Last May, the federal government, through its national shipbuilding strategy, announced they’ll build up to 18 new vessels for the Coast Guard and spend more money on vessel life extensions, refits and maintenance work.

That will include two new Coast Guard vessels that will be similar in design to the Arctic and offshore patrol ships, such as the HMCS Harry DeWolf, that are being built for the Royal Canadian Navy.

So the Molly Kool and the other two interim vessels will help bridge the gap between the completion of new vessels and the decommissioning of older vessels, Coast Guard officials said.

The other two interim vessels, also refitted versions of used Swedish ships, will be christened the CCGS Jean Goodwill and the CCGS Vincent Massey and will come into service in 2019 and 2020.

Later in the season, three other vessels, the CCGS Louis S. St. Laurent, the CCGS Henry Larsen and the CCGS Wilfred Laurier will also enter Arctic waters.

Arctic vessels still controlled from Montreal

Meanwhile, the Coast Guard is taking a go-slow approach to the implementation of its new standalone Arctic administrative region, which is the area covered by the four regions of Inuit Nunangat.

Fisheries and Oceans Minister Jonathan Wilkinson announced the creation of the new Coast Guard administration region for the Arctic, as well as a new Arctic region created for the Department of Fisheries and Oceans, at an event in Iqaluit last October.

But Pelletier said that for this year, operational control over Coast Guard vessels in the Arctic will remain in the hands of the existing central and Arctic region in Montreal.

“As for the new model, we are taking the time to get it right,” he said.

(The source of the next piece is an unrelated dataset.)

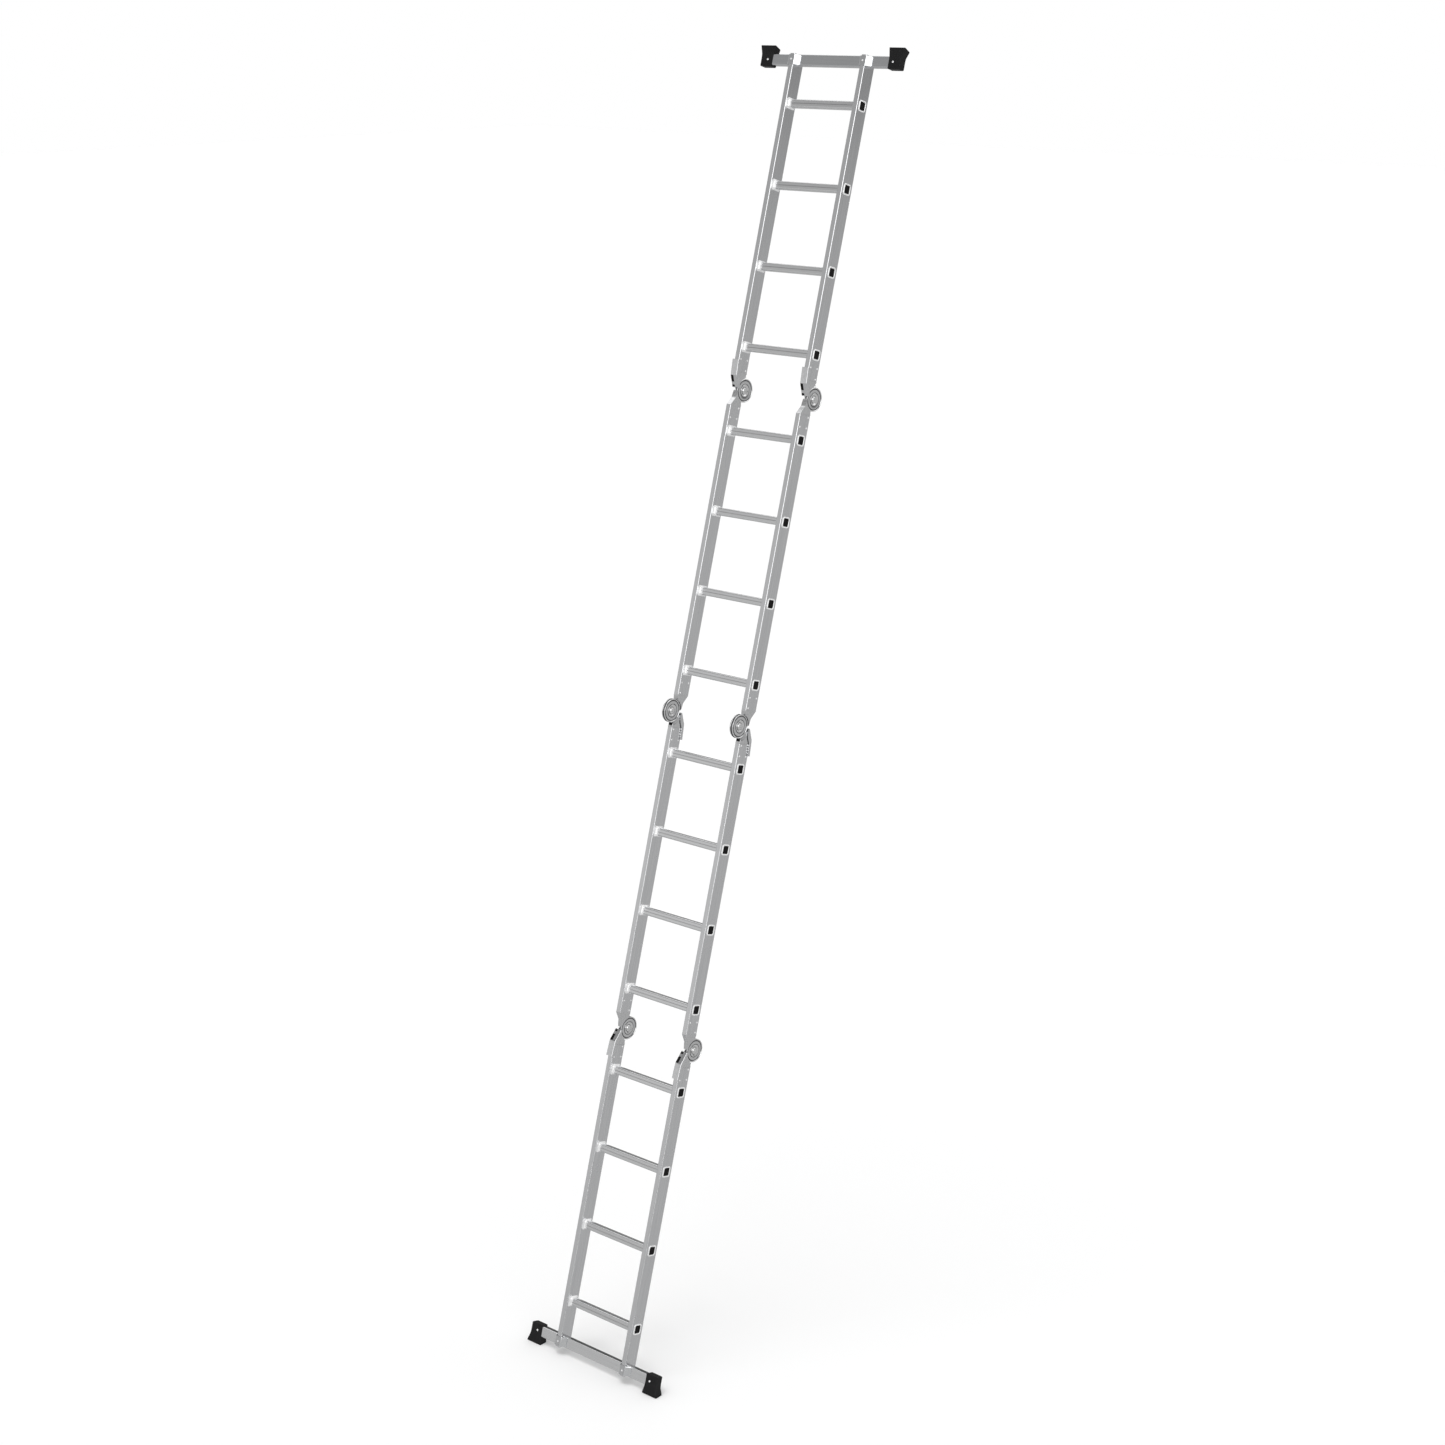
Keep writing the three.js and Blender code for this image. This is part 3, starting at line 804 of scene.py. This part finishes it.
def lever_section(b):
    """The lever's channel section at b: round the outside, then back along the inside."""
    front = softened(LEVER_FRONT, b)
    free = softened(LEVER_FREE_EDGE, b)
    if WAVY_FROM < b < WAVY_TO:
        turn = (b - WAVY_FROM) / (WAVY_TO - WAVY_FROM) * LEVER_WAVES
        free += LEVER_WAVE * (math.cos(2 * math.pi * turn) - 1) / 2
    points = [(free, b, LEVER_HALF)]
    for face in (1, -1):
        turns = [0, 22.5, 45, 67.5, 90] if face > 0 else [90, 67.5, 45, 22.5, 0]
        for turn in turns:
            angle = math.radians(turn)
            a = front + LEVER_BEND - LEVER_BEND * math.sin(angle)
            u = LEVER_HALF - LEVER_BEND + LEVER_BEND * math.cos(angle)
            points.append((a, b, face * u))
    points.append((free, b, -LEVER_HALF))
    inner = LEVER_HALF - LEVER_SHEET
    floor = front + LEVER_SHEET
    points += [(free, b, -inner), (floor, b, -inner), (floor, b, inner), (free, b, inner)]
    return points


def lever(bm):
    """The release lever: a bent channel with the lock's tooth and the pivot pin's heads."""
    step_length = LEVER_END - LEVER_NOSE
    places = [LEVER_NOSE + step * step_length / LEVER_STEPS for step in range(LEVER_STEPS + 1)]
    loft(bm, [lever_section(b) for b in places])
    loft(bm, [[(a, b, u) for a, b in LEVER_TOOTH] for u in (-TOOTH_HALF, TOOTH_HALF)])
    for face in (1, -1):
        dome(bm, (*LEVER_PIVOT, face * LEVER_HALF), (0, 0, face), radius=3, height=0.8)


def lever_slot_shades(bm):
    """Black inserts pushed through the lever's nose: painted shade for the dark insides of its
    slots.
    """
    for centre, length in SLOT_SHADES:
        rings = []
        for proud, less in ((-1.5, 0), (0.4, 0), (0.9, 0.7)):
            ring = []
            for p in rounded(SLOT_WIDTH - 2 * less, length - 2 * less, SLOT_CORNER - less):
                b = centre + p.y
                ring.append((softened(LEVER_FRONT, b) - proud, b, p.x - SLOT_SHIFT))
            rings.append(ring)
        loft(bm, rings)


def gap_shade(bm):
    """Black pieces where the cheeks meet the stile and along the tongue's disc between the cheeks:
    painted shade for the dark mouth and gap of the hinge.
    """
    rings = []
    for proud, less in ((-5, 0), (1.6, 0), (2.6, 1)):
        ring = []
        for p in rounded(BLOCK_WIDTH - 2 * less, BLOCK_LENGTH - 2 * less, BLOCK_CORNER - less):
            ring.append((BLOCK_A + proud, BLOCK_B + p.y, p.x))
        rings.append(ring)
    loft(bm, rings)
    section = (
        (STRIP_INNER, -STRIP_HALF), (STRIP_OUTER, -STRIP_HALF),
        (STRIP_OUTER, STRIP_HALF), (STRIP_INNER, STRIP_HALF),
    )
    rings = []
    for step in range(9):
        angle = math.radians(STRIP_START - STRIP_TURN * step / 8)
        ring = []
        for radius, u in section:
            ring.append((PIVOT_OFFSET + radius * math.cos(angle), radius * math.sin(angle), u))
        rings.append(ring)
    loft(bm, rings)


def arm_rivets(bm):
    """Three rivets through the stile and the arm inside it, with a head on each face."""
    for face in (1, -1):
        for a, b in ARM_RIVETS:
            dome(bm, (a, b, face * STILE_WIDTH / 2), (0, 0, face))


def hinge_piece(draw, name, looks, body, slot, way, *nodes):
    """Draws a part in the hinge's frame and sets it at its hinge, the way round it faces."""
    disc_side, along, x, z = way
    bm = bmesh.new()
    draw(bm)
    for vert in bm.verts:
        a, b, u = vert.co
        vert.co = (x + u, disc_side * a, z + along * b)
    piece(name, bm, looks, body, slot, *nodes)


def build_hinge(name, disc_side, along, x, z, fork_body, tongue_body):
    """One hinge: the fork with its pin and lever, black pieces of painted shade in its gap, and
    the tongue from the other side.
    """
    fork_way = (disc_side, along, x, z)
    tongue_way = (disc_side, -along, x, z)
    lever_body = f"{name}_lever"
    node = f"{name}_hinge_fork"
    looks = HINGE_LOOKS
    hinge_piece(fork, f"{node}_cheeks", looks, fork_body, "hinge_steel", fork_way, node)
    node = f"{name}_hinge_tongue"
    hinge_piece(tongue, f"{node}_plate", looks, tongue_body, "hinge_steel", tongue_way, node)
    node = f"{name}_hinge_pin"
    looks = [PIN_STEEL_AND_HIGHLIGHT]
    hinge_piece(hinge_rivet, f"{node}_heads", looks, fork_body, "pin_steel", fork_way, node)
    node = f"{name}_release_lever"
    looks = [LEVER_METAL]
    hinge_piece(lever, f"{node}_channel", looks, lever_body, "lever_steel", fork_way, node)
    looks = [BLACK_RUBBER_AND_SHADE]
    # Black inserts in the lever's slots: painted shade.
    hinge_piece(lever_slot_shades, f"{node}_slot_shades", looks, lever_body, "black_rubber", fork_way)
    # Black pieces in the hinge's gap: painted shade.
    hinge_piece(gap_shade, f"{name}_hinge_gap_shade", looks, fork_body, "black_rubber", fork_way)
    # The rivet heads take the near-white look: painted highlight.
    looks = [RIVET_HIGHLIGHT_METAL]
    hinge_piece(arm_rivets, f"{name}_fork_rivets", looks, fork_body, "pin_steel", fork_way)
    hinge_piece(arm_rivets, f"{name}_tongue_rivets", looks, tongue_body, "pin_steel", tongue_way)


def build_hinges():
    for level, disc_side, along, fork_body, tongue_body in HINGES:
        height = HINGE_HEIGHT[level]
        for side_name, side in SIDES:
            name = f"{level}_{side_name}"
            build_hinge(name, disc_side, along, side * STILE_X, height, fork_body, tongue_body)


build_sections()
build_ends()
build_hinges()


# Floor, light and camera

ROOM_LEVEL = 0.41  # grey of the room where no patch reaches
# Patches of light or, below zero, of shade: azimuth, elevation, half-width, strength
ROOM_LIGHTS = (
    (-37, 23, 38, 2.0),  # front right, above the horizon
    (70, 48, 42, 0.9),  # behind, high
    (160, 50, 34, 0.8),  # left, high
    (-128, 6, 30, 0.24),  # front left, low
    (-130, 34, 32, -0.2),  # front left, high
    (127, 6, 42, -0.34),  # back left, at the horizon
    (54, 3, 22, -0.22),  # back right, at the horizon
)
DIFFUSE_LEVEL = 0.8  # what matt surfaces see all round
FLOOR_SHADE = 0.9
FLOOR_IN_METAL = 0.45  # the grey that metal sees where the floor is
FLOOR_DROP = 0.0005  # metres below the soles


def light_room():
    """White to the camera, one grey to matt surfaces, and to metal a room of light and shade."""
    world = bpy.data.worlds.new("studio")
    bpy.context.scene.world = world
    world.use_nodes = True
    tree = world.node_tree
    background = tree.nodes["Background"]
    place = tree.nodes.new("ShaderNodeTexCoord")

    def added(first, second):
        node = tree.nodes.new("ShaderNodeMath")
        node.operation = "ADD"
        tree.links.new(first, node.inputs[0])
        tree.links.new(second, node.inputs[1])
        return node.outputs[0]

    def side_light(azimuth, elevation, width, strength):
        """A soft patch centred on a direction, in degrees; azimuth 0 is +X and 90 is +Y."""
        azimuth, elevation = math.radians(azimuth), math.radians(elevation)
        flat = math.cos(elevation)
        towards = (flat * math.cos(azimuth), flat * math.sin(azimuth), math.sin(elevation))
        dot = tree.nodes.new("ShaderNodeVectorMath")
        dot.operation = "DOT_PRODUCT"
        tree.links.new(place.outputs["Generated"], dot.inputs[0])
        dot.inputs[1].default_value = towards
        patch = tree.nodes.new("ShaderNodeMapRange")
        patch.interpolation_type = "SMOOTHSTEP"
        patch.inputs["From Min"].default_value = math.cos(math.radians(width))
        patch.inputs["From Max"].default_value = 1.0
        patch.inputs["To Max"].default_value = strength
        tree.links.new(dot.outputs["Value"], patch.inputs["Value"])
        return patch.outputs["Result"]

    path = tree.nodes.new("ShaderNodeLightPath")

    def for_rays(kind, fixed, otherwise):
        """A fixed level for one kind of ray, and another for the rest."""
        mix = tree.nodes.new("ShaderNodeMix")
        mix.data_type = "FLOAT"
        tree.links.new(path.outputs[kind], mix.inputs[0])
        tree.links.new(otherwise, mix.inputs[2])
        mix.inputs[3].default_value = fixed
        return mix.outputs[0]

    plain = tree.nodes.new("ShaderNodeValue")
    plain.outputs[0].default_value = ROOM_LEVEL
    level = plain.outputs[0]
    for patch in ROOM_LIGHTS:
        level = added(level, side_light(*patch))
    level = for_rays("Is Camera Ray", 1.0, level)
    level = for_rays("Is Diffuse Ray", DIFFUSE_LEVEL, level)
    tree.links.new(level, background.inputs["Strength"])
    background.inputs["Color"].default_value = (1, 1, 1, 1)


def lay_floor(size=60):
    """A pale floor that glossy surfaces see as grey."""
    bm = bmesh.new()
    bmesh.ops.create_grid(bm, x_segments=4, y_segments=4, size=size)
    mesh = bpy.data.meshes.new("floor")
    bm.to_mesh(mesh)
    bm.free()
    floor = bpy.data.objects.new("floor", mesh)
    bpy.context.scene.collection.objects.link(floor)
    floor.location.z = cad_low.z - FLOOR_DROP
    material, tree, principled = shader("floor_look", 0.9, 0.0, Specular_IOR_Level=0.0)
    principled.inputs["Base Color"].default_value = (FLOOR_SHADE, FLOOR_SHADE, FLOOR_SHADE, 1)
    seen = tree.nodes.new("ShaderNodeEmission")
    seen.inputs["Color"].default_value = (FLOOR_IN_METAL, FLOOR_IN_METAL, FLOOR_IN_METAL, 1)
    path = tree.nodes.new("ShaderNodeLightPath")
    mix = tree.nodes.new("ShaderNodeMixShader")
    tree.links.new(path.outputs["Is Glossy Ray"], mix.inputs[0])
    tree.links.new(principled.outputs[0], mix.inputs[1])
    tree.links.new(seen.outputs[0], mix.inputs[2])
    tree.links.new(mix.outputs[0], tree.nodes["Material Output"].inputs["Surface"])
    mesh.materials.append(material)


def hang_lamp(strength, spread_angle, travel):
    """One large soft lamp, nearly overhead."""
    lamp = bpy.data.lights.new("overhead", "SUN")
    lamp.energy = strength
    lamp.angle = math.radians(spread_angle)
    made = bpy.data.objects.new("overhead", lamp)
    bpy.context.scene.collection.objects.link(made)
    made.visible_glossy = False
    made.rotation_mode = "QUATERNION"
    made.rotation_quaternion = Vector(travel).to_track_quat("-Z", "Y")


def set_camera(azimuth, elevation, distance, aim, lens):
    """Azimuth is measured from straight in front round towards +X, in degrees, and aim from
    the middle of the CAD, in metres."""
    azimuth, elevation = math.radians(azimuth), math.radians(elevation)
    flat = math.cos(elevation)
    away = Vector((math.sin(azimuth) * flat, -math.cos(azimuth) * flat, math.sin(elevation)))
    camera = bpy.data.cameras.new("camera")
    camera.lens = lens
    camera.clip_end = 200
    made = bpy.data.objects.new("camera", camera)
    bpy.context.scene.collection.objects.link(made)
    made.location = (cad_low + cad_high) / 2 + Vector(aim) + away * distance
    made.rotation_mode = "QUATERNION"
    made.rotation_quaternion = (-away).to_track_quat("-Z", "Y")
    bpy.context.scene.camera = made


light_room()
lay_floor()
hang_lamp(strength=0.95, spread_angle=32, travel=(0.055, 0.23, -0.97))
set_camera(
    azimuth=40.16, elevation=16.207, distance=8.634,
    aim=(0.0326, 0.0204, -0.0155), lens=62.6,
)
bpy.context.scene.view_settings.view_transform = "Standard"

Marc-André Meunier, the assistant commissioner of the central and Arctic regions, said the Coast Guard’s Arctic operations started on Tuesday, June 18, at the ice operations office in Montreal. (That office will be open 24-7 and can be reached at 514-283-2784, or by email at [email protected])

Meanwhile, Neil O’Rourke, the assistant commissioner in charge of the new Arctic region, will spend his time engaging with Indigenous groups, industry, and territorial and provincial governments “to make sure the boundaries of the region and services reflect the needs of the communities,” Pelletier said.

If this year’s marine shipping season in the ice-choked waters of the Arctic is anything like last year’s challenging year, the Coast Guard can look forward to a busy year.

In the Arctic last year, the Coast Guard’s work included:

• Ninety-three commercial escorts.

• Twenty-three helicopter-based reconnaissance missions.

• One commercial harbour ice breakout to help a vessel dock.

• Twenty Arctic-based search-and-rescue emergencies requiring deployment of Coast Guard search and rescue assets.

Another new service, the Rankin Inlet inshore rescue boat station, started up last year.

Personnel with the Rankin Inlet station did three search and rescues and spent over 103 hours on the water, travelling 1,929 nautical miles, equivalent to 3,572 kilometers.